[Entries taken from a collection]
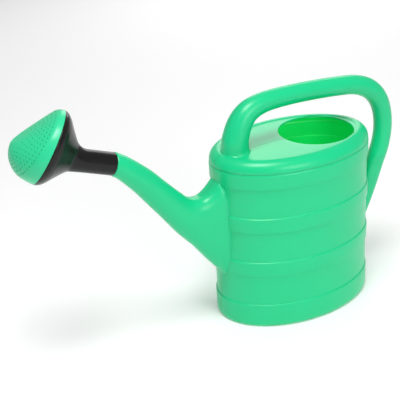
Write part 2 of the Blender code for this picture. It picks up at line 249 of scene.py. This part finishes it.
def skin_effect():
    """A node group for moulded plastic: slow colour drift, orange-peel grain, drag lines, a seam.

    Colour is mixed between two shades by a broad noise n, and roughness drifts with n - 0.5.
    Height is a fine noise, plus a tall narrow noise for the drag lines, plus a ridge
    exp(-(y / 0.5 mm)^2) where the two halves of the mould met. The ridge's colour is also
    darkened towards a dark green by its height times a strength: painted shade on the seam.
    """
    group = bpy.data.node_groups.new("moulded_skin", "ShaderNodeTree")
    face = group.interface
    for label, kind, value in (
        ("Shade", "NodeSocketColor", (0.03, 0.6, 0.26, 1.0)),
        ("Deep Shade", "NodeSocketColor", (0.02, 0.5, 0.2, 1.0)),
        ("Roughness", "NodeSocketFloat", 0.35),
        ("Roughness Drift", "NodeSocketFloat", 0.06),
        ("Grain Size", "NodeSocketFloat", 420.0),
        ("Grain Height", "NodeSocketFloat", 0.5),
        ("Seam Height", "NodeSocketFloat", 0.0),
        ("Seam Painted Shade", "NodeSocketColor", (0.0, 0.2, 0.1, 1.0)),
        ("Seam Painted Shade Strength", "NodeSocketFloat", 0.0),
    ):
        made = face.new_socket(name=label, in_out="INPUT", socket_type=kind)
        made.default_value = value
    face.new_socket(name="Colour", in_out="OUTPUT", socket_type="NodeSocketColor")
    face.new_socket(name="Roughness", in_out="OUTPUT", socket_type="NodeSocketFloat")
    face.new_socket(name="Height", in_out="OUTPUT", socket_type="NodeSocketFloat")
    nodes, links = group.nodes, group.links
    given = nodes.new("NodeGroupInput")
    result = nodes.new("NodeGroupOutput")
    place = nodes.new("ShaderNodeTexCoord")
    cloud = nodes.new("ShaderNodeTexNoise")
    cloud.inputs["Scale"].default_value = 9.0
    cloud.inputs["Detail"].default_value = 3.0
    grain = nodes.new("ShaderNodeTexNoise")
    grain.inputs["Detail"].default_value = 2.0
    streak_stretch = nodes.new("ShaderNodeMapping")
    streak_stretch.inputs["Scale"].default_value = (70.0, 70.0, 4.0)
    streak = nodes.new("ShaderNodeTexNoise")
    streak.inputs["Scale"].default_value = 1.0
    streak.inputs["Detail"].default_value = 2.0
    mix = nodes.new("ShaderNodeMix")
    mix.data_type = "RGBA"
    drift = nodes.new("ShaderNodeMath")
    drift.operation = "MULTIPLY_ADD"
    centred = nodes.new("ShaderNodeMath")
    centred.operation = "SUBTRACT"
    centred.inputs[1].default_value = 0.5
    tall = nodes.new("ShaderNodeMath")
    tall.operation = "MULTIPLY"
    total = nodes.new("ShaderNodeMath")
    total.operation = "MULTIPLY_ADD"
    total.inputs[1].default_value = 0.35
    links.new(place.outputs["Object"], cloud.inputs["Vector"])
    links.new(place.outputs["Object"], grain.inputs["Vector"])
    links.new(place.outputs["Object"], streak_stretch.inputs["Vector"])
    links.new(streak_stretch.outputs["Vector"], streak.inputs["Vector"])
    links.new(given.outputs["Grain Size"], grain.inputs["Scale"])
    links.new(cloud.outputs["Fac"], mix.inputs["Factor"])
    links.new(given.outputs["Shade"], mix.inputs[6])
    links.new(given.outputs["Deep Shade"], mix.inputs[7])
    links.new(cloud.outputs["Fac"], centred.inputs[0])
    links.new(centred.outputs[0], drift.inputs[0])
    links.new(given.outputs["Roughness Drift"], drift.inputs[1])
    links.new(given.outputs["Roughness"], drift.inputs[2])
    links.new(drift.outputs[0], result.inputs["Roughness"])
    links.new(grain.outputs["Fac"], tall.inputs[0])
    links.new(given.outputs["Grain Height"], tall.inputs[1])
    links.new(streak.outputs["Fac"], total.inputs[0])
    links.new(tall.outputs[0], total.inputs[2])
    axes = nodes.new("ShaderNodeSeparateXYZ")
    square = nodes.new("ShaderNodeMath")
    square.operation = "MULTIPLY"
    narrow = nodes.new("ShaderNodeMath")
    narrow.operation = "MULTIPLY"
    narrow.inputs[1].default_value = -1.0 / SEAM_HALF_WIDTH**2
    ridge = nodes.new("ShaderNodeMath")
    ridge.operation = "EXPONENT"
    seam = nodes.new("ShaderNodeMath")
    seam.operation = "MULTIPLY_ADD"
    links.new(place.outputs["Object"], axes.inputs[0])
    links.new(axes.outputs["Y"], square.inputs[0])
    links.new(axes.outputs["Y"], square.inputs[1])
    links.new(square.outputs[0], narrow.inputs[0])
    links.new(narrow.outputs[0], ridge.inputs[0])
    links.new(ridge.outputs[0], seam.inputs[0])
    links.new(given.outputs["Seam Height"], seam.inputs[1])
    links.new(total.outputs[0], seam.inputs[2])
    links.new(seam.outputs[0], result.inputs["Height"])
    # Painted shade: along the seam the colour is darkened by the ridge. The ridge's height is a
    # real bump, but its darker colour stands in for the ridge's shading.
    seam_shading = nodes.new("ShaderNodeMath")
    seam_shading.operation = "MULTIPLY"
    line = nodes.new("ShaderNodeMix")
    line.data_type = "RGBA"
    links.new(ridge.outputs[0], seam_shading.inputs[0])
    links.new(given.outputs["Seam Painted Shade Strength"], seam_shading.inputs[1])
    links.new(seam_shading.outputs[0], line.inputs["Factor"])
    links.new(mix.outputs[2], line.inputs[6])
    links.new(given.outputs["Seam Painted Shade"], line.inputs[7])
    links.new(line.outputs[2], result.inputs["Colour"])
    return group


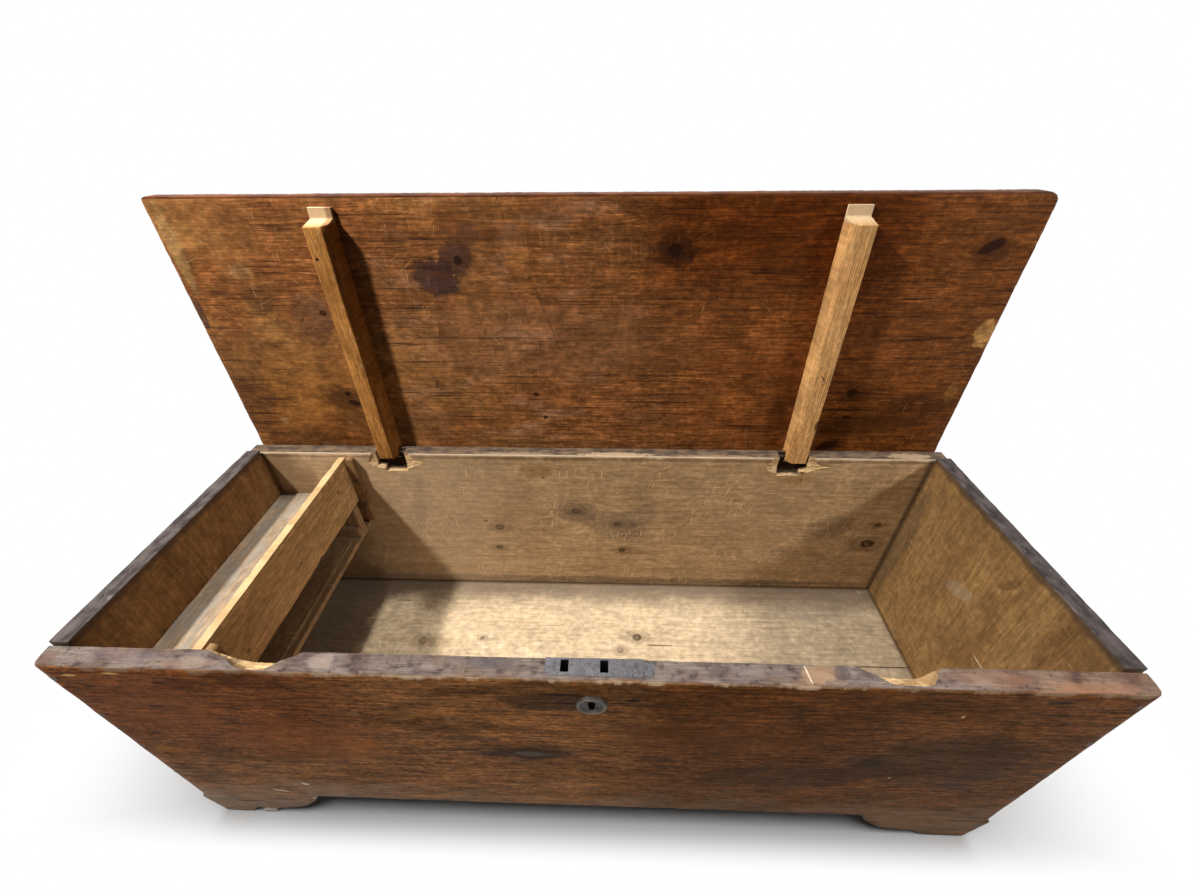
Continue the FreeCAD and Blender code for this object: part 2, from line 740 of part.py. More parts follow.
def cleat_nails_into(label, direction, y):
    return [
        nail("%s_%d" % (label, step), direction, small_nail_length,
             till_x + cleat_gap + cleat_width / 2, y, z)
        for step, z in enumerate((cleat_nail_low, cleat_nail_high))
    ]


cleat_nails = grouped(
    "till_cleat_nails",
    cleat_nails_into("back_cleat_nail", BACK, inner_back - cleat_thick)
    + cleat_nails_into("front_cleat_nail", FRONT, board_thick + cleat_thick),
)


def boss_pin_place(turn):
    """Where an escutcheon pin stands, turned about the middle of the escutcheon."""
    angle = math.radians(boss_pin_angle.value + turn)
    return key_x + boss_pin_reach * math.cos(angle), boss_z - boss_pin_reach * math.sin(angle)


def boss_pin(label, turn):
    x, z = boss_pin_place(turn)
    shank = rod(label + "_shank", BACK, boss_pin_radius, boss_pin_length, x, -boss_floor, z)
    head = rod(label + "_head", BACK, boss_pin_head, boss_pin_head_thick,
               x, -boss_floor - boss_pin_head_thick, z)
    return joined(label, shank, head)


def boss_pin_hole(label, turn):
    """The hole in the escutcheon for one of its pins."""
    x, z = boss_pin_place(turn)
    return rod("boss_pin_hole_" + label, BACK, boss_pin_radius + pin_seat_play,
               boss_height * 2, x, -boss_height, z)


boss_pins = grouped("escutcheon_pins", [boss_pin("boss_pin_low", 0), boss_pin("boss_pin_high", 180)])

front_board = without(
    "front_board", front_blank,
    left_scoop, right_scoop, lock_recess, tab_recess, key_recess,
    lock_screws, boss_pins, front_nails, base_nails, cleat_nails,
)

pieced_foot_blank = on_chest(board("pieced_foot_blank", "XZ_Plane", foot_outline(1) + [
    (half_length, seam_height),
], as_size(0), board_thick))
pieced_foot = without("pieced_front_foot", pieced_foot_blank, foot_nails)

back_outline = [left_top] + left_foot + [arch_left, arch_right] + foot_outline(1) + [right_top]
back_blank = doc.addObject("PartDesign::Body", "back_board_blank")
back_pad = padded(back_blank, "XZ_Plane", back_outline, inner_back, board_thick)
rounded(
    back_blank, back_pad, arris,
    lambda start, end: near(start.z, board_height) and near(end.z, board_height)
    and near(start.y, chest_depth) and near(end.y, chest_depth),
)
on_chest(back_blank)


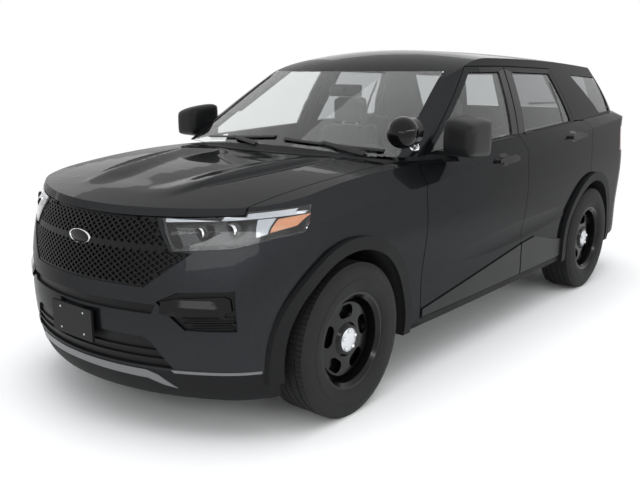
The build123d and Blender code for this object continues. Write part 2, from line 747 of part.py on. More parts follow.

REQUIREMENT: Exactly and only the lines from the line that contains "Continue the FreeCAD" through the line that contains "boss_height * 2, x, -boss_height, z)" are to be repeated as they stand.

FULL ANSWER:
Continue the FreeCAD and Blender code for this object: part 2, from line 740 of part.py. More parts follow.
def cleat_nails_into(label, direction, y):
    return [
        nail("%s_%d" % (label, step), direction, small_nail_length,
             till_x + cleat_gap + cleat_width / 2, y, z)
        for step, z in enumerate((cleat_nail_low, cleat_nail_high))
    ]


cleat_nails = grouped(
    "till_cleat_nails",
    cleat_nails_into("back_cleat_nail", BACK, inner_back - cleat_thick)
    + cleat_nails_into("front_cleat_nail", FRONT, board_thick + cleat_thick),
)


def boss_pin_place(turn):
    """Where an escutcheon pin stands, turned about the middle of the escutcheon."""
    angle = math.radians(boss_pin_angle.value + turn)
    return key_x + boss_pin_reach * math.cos(angle), boss_z - boss_pin_reach * math.sin(angle)


def boss_pin(label, turn):
    x, z = boss_pin_place(turn)
    shank = rod(label + "_shank", BACK, boss_pin_radius, boss_pin_length, x, -boss_floor, z)
    head = rod(label + "_head", BACK, boss_pin_head, boss_pin_head_thick,
               x, -boss_floor - boss_pin_head_thick, z)
    return joined(label, shank, head)


def boss_pin_hole(label, turn):
    """The hole in the escutcheon for one of its pins."""
    x, z = boss_pin_place(turn)
    return rod("boss_pin_hole_" + label, BACK, boss_pin_radius + pin_seat_play,
               boss_height * 2, x, -boss_height, z)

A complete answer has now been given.